The process happens in so many different ways in so many different venues, and even the same kind of labor and delivery holds unique crevices. That the joys of fostering life can be so nuanced makes me think that Tolstoy's all-happy-families-are-the-same philosophy isn't true. I haven't minded observing deliveries several times over. Each baby is different by nature of being new. Besides that inherent change, every woman experiences this process in her own way, absorbs and gives in her own form. Even the same silence, or the same cries, can't be described quite similarly. It's the eyes and the lips and the hands clenched or open that I find drawn to, that I want to use to etch the outlines of those sounds that might sound the same but travel to the ear and register in mind in singular paths.
Then there are all the other places where life is considered and formed. At the fertility clinic, I watched a sixteen year old deal with premature ovarian failure and I watched a forty year old couple contemplate their options for having a child. Having failed in vitro fertilization three times, they would like to try again, and after that? Adoption, egg donation? I clearly remember the first time egg donation ever crossed my mind as any sort of thought, sitting at the freshman dining hall and glancing at a school newspaper advertisement for egg donations from tall women with high SAT scores. I don't think I've given it any sort of thought since then, until fertility clinic, where I realized that childbirth includes all that precedes it, the carrying and laboring.

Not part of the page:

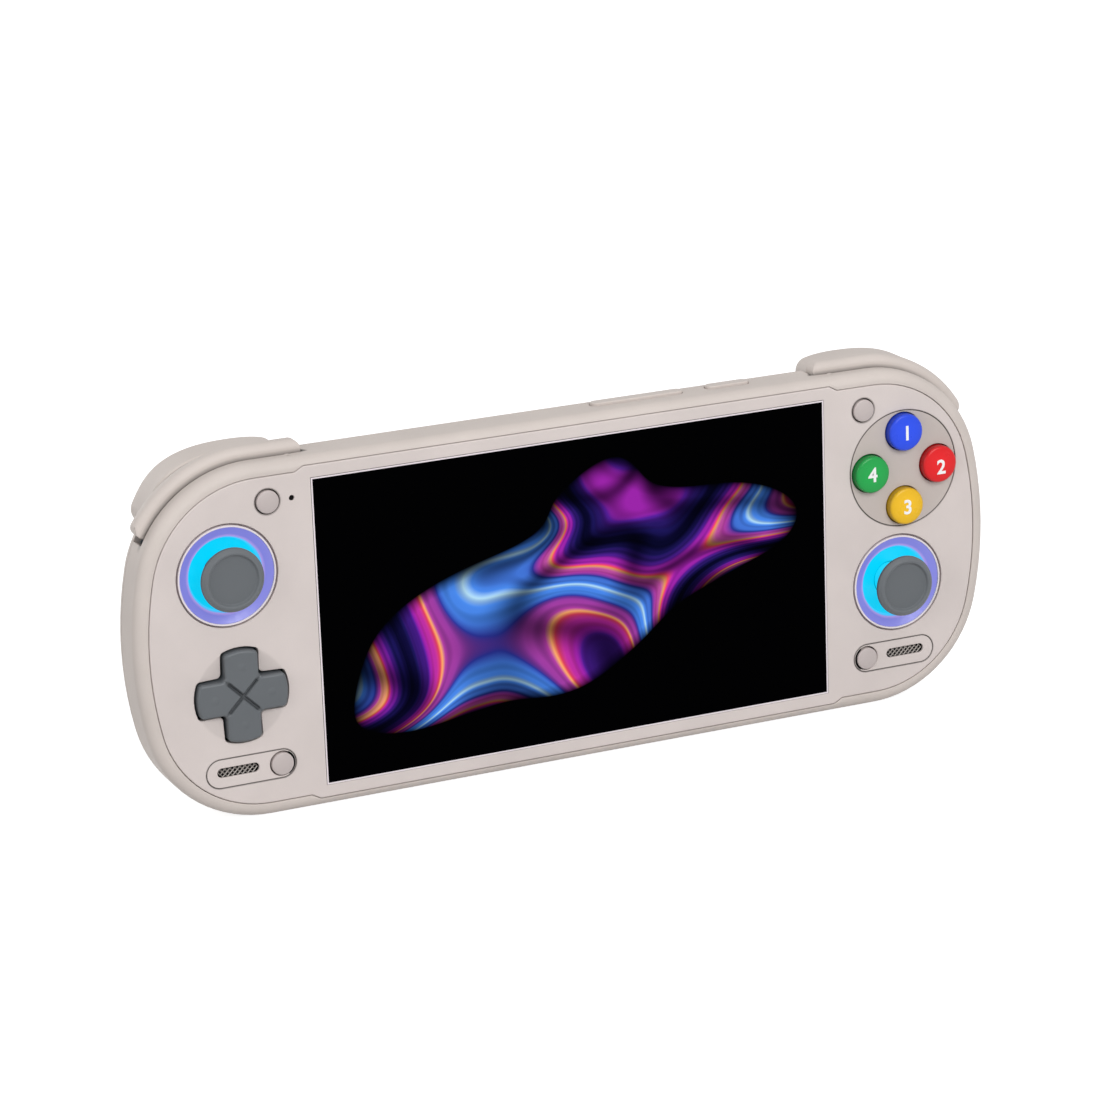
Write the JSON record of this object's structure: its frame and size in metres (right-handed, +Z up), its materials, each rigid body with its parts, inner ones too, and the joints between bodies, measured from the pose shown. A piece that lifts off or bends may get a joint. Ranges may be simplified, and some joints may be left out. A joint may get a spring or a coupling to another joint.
{
  "type": "handheld game console",
  "caption": "Wide handheld game console with a centre screen, two lit thumb sticks, cross pad, coloured face buttons, shoulder bumpers and triggers.",
  "frame": {"origin": "on the flat bottom edge of the case, under the middle of the screen, halfway through the case's depth", "axes": "+X to the player's right, +Y into the back, +Z up to the shoulder side; the screen faces -Y"},
  "size_m": [0.2038, 0.0243, 0.0808],
  "materials": {
    "case": "fine matte warm grey-beige moulding",
    "plate": "fine matte warm grey-beige moulding",
    "glass_black": "black polished display glass with a lit abstract picture",
    "panel": "dark display panel",
    "magnesium": "bare cast light alloy",
    "light_guide": "translucent light guide, lit violet outside and cyan inside",
    "slate_rubber": "soft-touch slate grey",
    "slate_plastic": "satin slate grey",
    "blue": "glossy blue",
    "red": "glossy red",
    "yellow": "glossy yellow",
    "green": "glossy green",
    "steel": "plain steel",
    "black_plastic": "black moulding",
    "silicone": "grey silicone",
    "board": "circuit board, solder mask",
    "cell": "foil pouch cell",
    "copper": "copper sheet",
    "lens": "dark clear lens"
  },
  "bodies": {
    "root": {"audio_jack": "black_plastic", "battery": "cell", "bumper_pins": "steel", "button_disc": "plate", "button_membrane": "silicone", "card_slot": "black_plastic", "case_screws": "steel", "display_glass": "glass_black", "display_panel": "panel", "dpad_membrane": "silicone", "front_frame": "case", "front_plate": "plate", "heat_spreader": "copper", "light_ring_left": "light_guide", "light_ring_right": "light_guide", "main_board": "board", "mid_frame": "magnesium", "rear_cover": "case", "side_board_left": "board", "side_board_right": "board", "speaker_left": "black_plastic", "speaker_mesh_left": "steel", "speaker_mesh_right": "steel", "speaker_plate_left": "plate", "speaker_plate_right": "plate", "speaker_right": "black_plastic", "status_light": "lens", "stick_bezel_left": "case", "stick_bezel_right": "case", "stick_housing_left": "black_plastic", "stick_housing_right": "black_plastic", "trigger_pins": "steel", "trigger_springs": "steel", "usb_port": "steel"},
    "stick_gimbal_left": {"stick_gimbal_left": "black_plastic"},
    "stick_cradle_left": {"stick_cradle_left": "black_plastic"},
    "stick_left": {"stick_cap_left": "slate_rubber", "stick_shaft_left": "steel"},
    "stick_gimbal_right": {"stick_gimbal_right": "black_plastic"},
    "stick_cradle_right": {"stick_cradle_right": "black_plastic"},
    "stick_right": {"stick_cap_right": "slate_rubber", "stick_shaft_right": "steel"},
    "dpad_ball": {"dpad_ball": "black_plastic"},
    "dpad": {"dpad": "slate_plastic"},
    "face_button_top": {"face_button_top": "blue"},
    "face_button_right": {"face_button_right": "red"},
    "face_button_bottom": {"face_button_bottom": "yellow"},
    "face_button_left": {"face_button_left": "green"},
    "menu_button_left": {"menu_button_left": "case"},
    "menu_button_right": {"menu_button_right": "case"},
    "speaker_button_left": {"speaker_button_left": "case"},
    "speaker_button_right": {"speaker_button_right": "case"},
    "volume_rocker": {"volume_rocker": "case"},
    "power_button": {"power_button": "case"},
    "bumper_left": {"bumper_left": "case"},
    "trigger_left": {"trigger_left": "case"},
    "bumper_right": {"bumper_right": "case"},
    "trigger_right": {"trigger_right": "case"}
  },
  "joints": [
    {"name": "stick_left_up_down", "type": "hinge", "parent": "root", "child": "stick_gimbal_left", "pos_m": [-0.0807, -0.0001, 0.05493], "axis": [1, 0, 0], "range_deg": [-14, 14], "stiffness_Nm_per_rad": 0.02},
    {"name": "stick_left_left_right", "type": "hinge", "parent": "stick_gimbal_left", "child": "stick_cradle_left", "pos_m": [-0.0807, -0.0001, 0.05493], "axis": [0, 0, 1], "range_deg": [-14, 14], "stiffness_Nm_per_rad": 0.02},
    {"name": "stick_left_click", "type": "slide", "parent": "stick_cradle_left", "child": "stick_left", "axis": [0, 1, 0], "range_m": [0, 0.0004], "stiffness_N_per_m": 2000, "springref_m": -0.0001},
    {"name": "stick_right_up_down", "type": "hinge", "parent": "root", "child": "stick_gimbal_right", "pos_m": [0.0791, -0.0001, 0.02828], "axis": [1, 0, 0], "range_deg": [-14, 14], "stiffness_Nm_per_rad": 0.02},
    {"name": "stick_right_left_right", "type": "hinge", "parent": "stick_gimbal_right", "child": "stick_cradle_right", "pos_m": [0.0791, -0.0001, 0.02828], "axis": [0, 0, 1], "range_deg": [-14, 14], "stiffness_Nm_per_rad": 0.02},
    {"name": "stick_right_click", "type": "slide", "parent": "stick_cradle_right", "child": "stick_right", "axis": [0, 1, 0], "range_m": [0, 0.0004], "stiffness_N_per_m": 2000, "springref_m": -0.0001},
    {"name": "dpad_up_down", "type": "hinge", "parent": "root", "child": "dpad_ball", "pos_m": [-0.0791, -0.0024, 0.0283], "axis": [1, 0, 0], "range_deg": [-4.5, 4.5], "stiffness_Nm_per_rad": 0.06},
    {"name": "dpad_left_right", "type": "hinge", "parent": "dpad_ball", "child": "dpad", "pos_m": [-0.0791, -0.0024, 0.0283], "axis": [0, 0, 1], "range_deg": [-4.5, 4.5], "stiffness_Nm_per_rad": 0.06},
    {"name": "face_top_press", "type": "slide", "parent": "root", "child": "face_button_top", "axis": [0, 1, 0], "range_m": [0, 0.0013], "stiffness_N_per_m": 400, "springref_m": -0.0003},
    {"name": "face_right_press", "type": "slide", "parent": "root", "child": "face_button_right", "axis": [0, 1, 0], "range_m": [0, 0.0013], "stiffness_N_per_m": 400, "springref_m": -0.0003},
    {"name": "face_bottom_press", "type": "slide", "parent": "root", "child": "face_button_bottom", "axis": [0, 1, 0], "range_m": [0, 0.0013], "stiffness_N_per_m": 400, "springref_m": -0.0003},
    {"name": "face_left_press", "type": "slide", "parent": "root", "child": "face_button_left", "axis": [0, 1, 0], "range_m": [0, 0.0013], "stiffness_N_per_m": 400, "springref_m": -0.0003},
    {"name": "menu_left_press", "type": "slide", "parent": "root", "child": "menu_button_left", "axis": [0, 1, 0], "range_m": [0, 0.0006], "stiffness_N_per_m": 600, "springref_m": -0.0002},
    {"name": "menu_right_press", "type": "slide", "parent": "root", "child": "menu_button_right", "axis": [0, 1, 0], "range_m": [0, 0.0006], "stiffness_N_per_m": 600, "springref_m": -0.0002},
    {"name": "speaker_left_press", "type": "slide", "parent": "root", "child": "speaker_button_left", "axis": [0, 1, 0], "range_m": [0, 0.0006], "stiffness_N_per_m": 600, "springref_m": -0.0002},
    {"name": "speaker_right_press", "type": "slide", "parent": "root", "child": "speaker_button_right", "axis": [0, 1, 0], "range_m": [0, 0.0006], "stiffness_N_per_m": 600, "springref_m": -0.0002},
    {"name": "volume_rock", "type": "hinge", "parent": "root", "child": "volume_rocker", "pos_m": [0.01835, 0, 0.0771], "axis": [0, 1, 0], "range_deg": [-1.8, 1.8], "stiffness_Nm_per_rad": 0.08},
    {"name": "power_press", "type": "slide", "parent": "root", "child": "power_button", "axis": [0, 0, -1], "range_m": [0, 0.0004], "stiffness_N_per_m": 1200, "springref_m": -0.0002},
    {"name": "bumper_left_press", "type": "hinge", "parent": "root", "child": "bumper_left", "pos_m": [-0.0646, 0.00065, 0.0767], "axis": [0, -1, 0], "range_deg": [0, 2.4], "stiffness_Nm_per_rad": 0.4, "springref_deg": -1.15},
    {"name": "trigger_left_pull", "type": "hinge", "parent": "root", "child": "trigger_left", "pos_m": [-0.07, 0.0053, 0.0737], "axis": [-1, 0, 0], "range_deg": [0, 13], "stiffness_Nm_per_rad": 0.06, "springref_deg": -8.59},
    {"name": "bumper_right_press", "type": "hinge", "parent": "root", "child": "bumper_right", "pos_m": [0.0646, 0.00065, 0.0767], "axis": [0, 1, 0], "range_deg": [0, 2.4], "stiffness_Nm_per_rad": 0.4, "springref_deg": -1.15},
    {"name": "trigger_right_pull", "type": "hinge", "parent": "root", "child": "trigger_right", "pos_m": [0.07, 0.0053, 0.0737], "axis": [-1, 0, 0], "range_deg": [0, 13], "stiffness_Nm_per_rad": 0.06, "springref_deg": -8.59}
  ]
}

And this is why women choose to place within themselves someone unconnected to them, to take this process into their own hands and foster the connection with strength and desire and commitment. Later in the antenatal testing unit, where women receive ultrasounds during pregnancy, I watched twins float within a 45 year old woman, a phenomenon made possible by egg donation. In class we watch a video about home birth, and debate its use. Regardless of anything else, home birth pays attention to the labor of childbirth, and I find this respect for the process so important. Like most things, it's not something that happens to you; it's something you go through. I can't honestly say it seems easy or pleasant to bear all that pain, but I do believe feeling fully allows for a heightened awareness of experience and why settle for less of something so substantial?

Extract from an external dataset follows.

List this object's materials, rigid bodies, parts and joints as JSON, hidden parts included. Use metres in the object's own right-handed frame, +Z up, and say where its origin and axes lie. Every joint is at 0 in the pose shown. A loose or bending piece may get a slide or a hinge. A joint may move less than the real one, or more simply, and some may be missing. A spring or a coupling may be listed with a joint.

Ob-gyn brings to the forefront much of what I've enjoyed in medicine, the broad range of experience and emotion, and the role of healthcare providers to connect to patients dealing with personal, sensitive, important issues. With each component of this field as a whole and of individual patients, it challenges us to confront things as continual processes with steps, thoughts, and consequences, immediate and far in time. I've really enjoyed seeing babies born, which is a given, but I'm thankful for the surprise of how the value of this moment comes so much from the before and after.